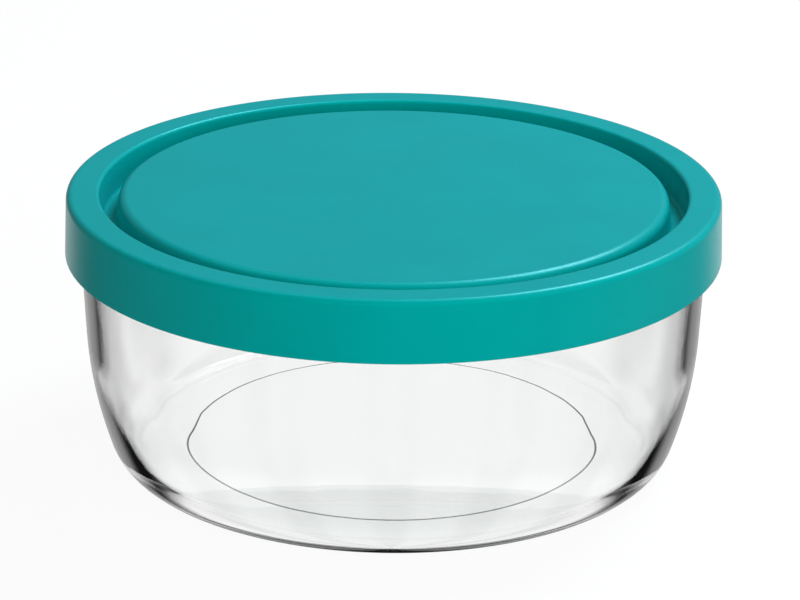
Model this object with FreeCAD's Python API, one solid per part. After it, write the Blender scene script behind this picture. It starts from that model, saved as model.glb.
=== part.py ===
"""Round pressed-glass food container with a one-piece press-fit lid.

Units are millimetres, +Z is up, and the origin is the centre of the bowl's resting face.
Both pieces are turned about the Z axis: each is one closed half-section, revolved.
"""
import FreeCAD
import Part
import math
import os

# ---- driving dimensions -------------------------------------------------------------------
lid_radius = 75.5              # outer edge of the skirt, at its lower lip
overall_height = 64.2          # resting face to the top of the lid's rim
skirt_height = 14.0            # lower lip to the top of the rim
skirt_lean = 0.45              # the skirt narrows by this much on its way up
lid_sheet = 1.4                # wall thickness of the moulded lid
seat_gap = 0.3                 # play between the lid and the glass, all round

rim_edge_round = 1.5           # outer top edge of the lid
groove_edge_round = 0.9        # rim's inner edge, where it turns down into the groove
groove_outer_radius = 67.4     # rim side of the groove
groove_inner_radius = 63.2     # panel side of the groove
groove_depth = 7.4             # below the rim
groove_floor_round = 0.9
groove_draft = 0.3             # each groove wall leans this much towards the other
panel_drop = 0.8               # the centre panel lies this much below the rim
panel_edge_round = 2.2
snap_bead_height = 4.0         # above the skirt's lower lip
snap_bead_proud = 0.4
snap_bead_half_width = 1.3

bead_proud = 0.75              # the rim's bead stands out this much from the wall
bead_depth = 4.4               # straight part of the bead, down from the rim
bead_run_out = 1.8             # height over which the bead fades into the wall
rim_round = 1.2                # both edges of the rim
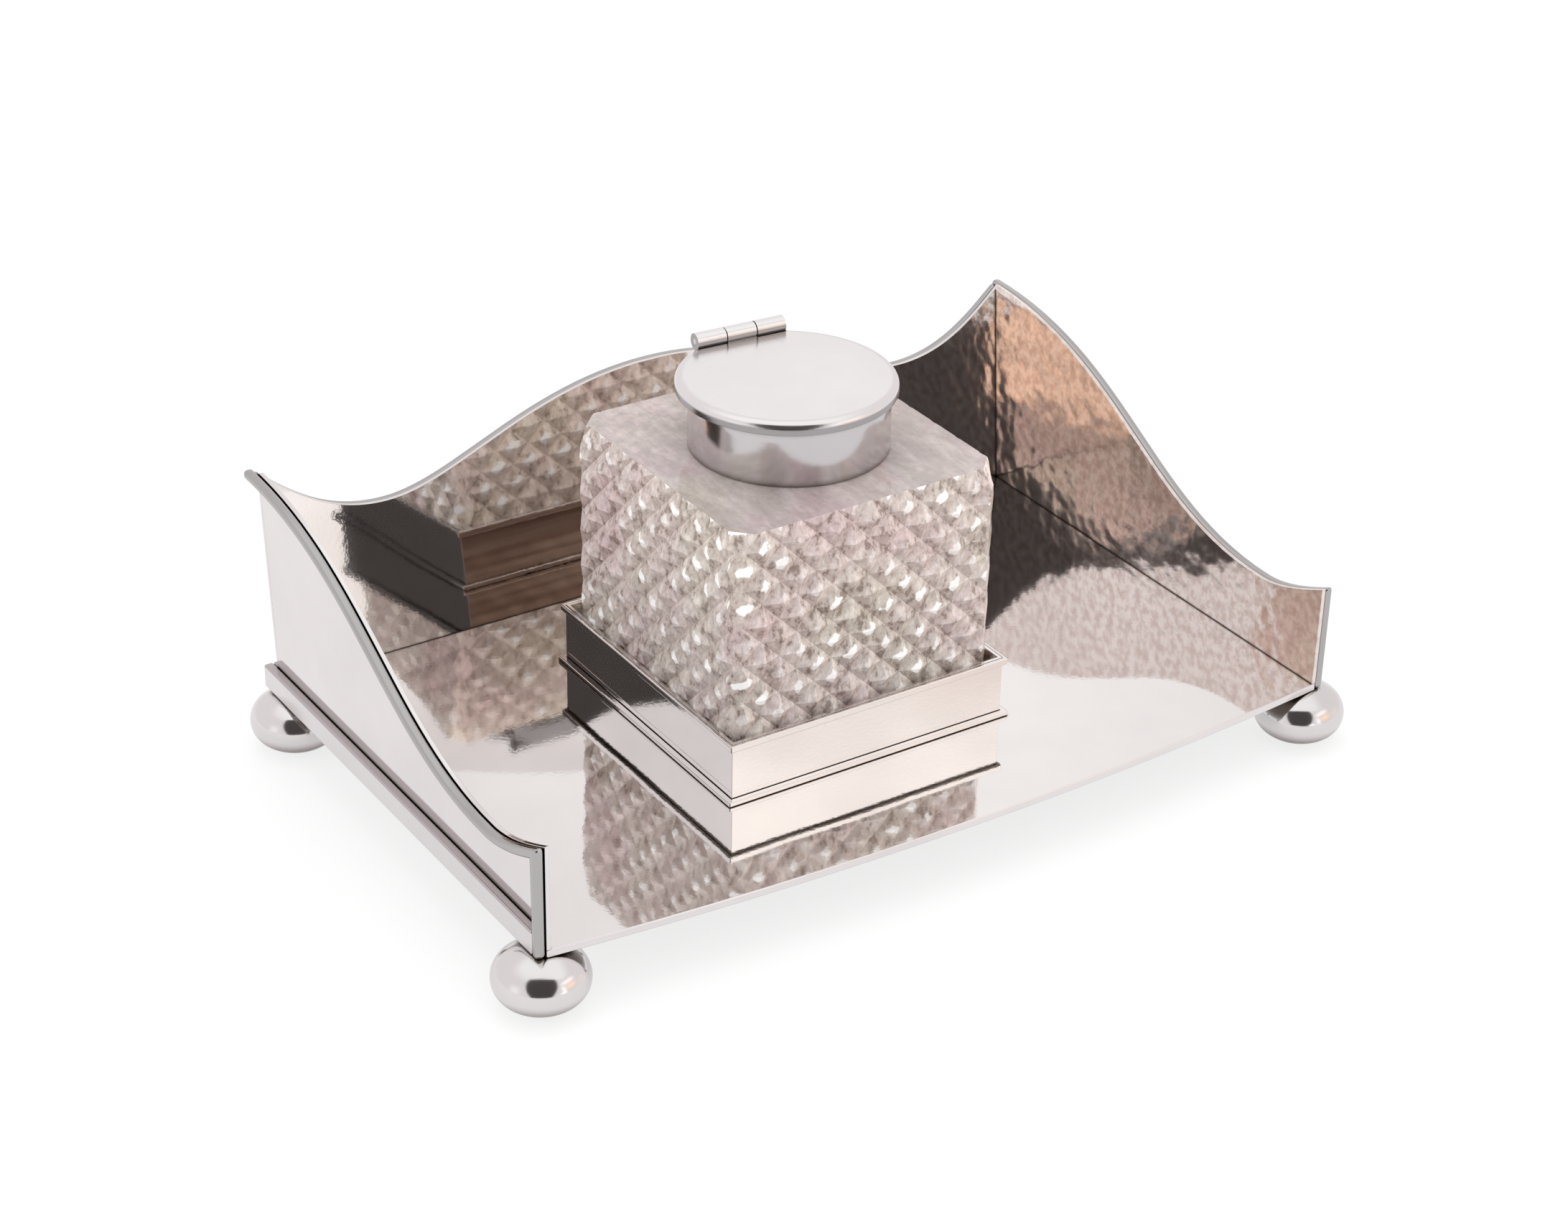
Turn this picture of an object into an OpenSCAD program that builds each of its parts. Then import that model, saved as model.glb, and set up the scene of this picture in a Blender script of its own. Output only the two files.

Given exercise: Give only a number: how many lines of the data hold the string "saved"?

Completed exercise: 2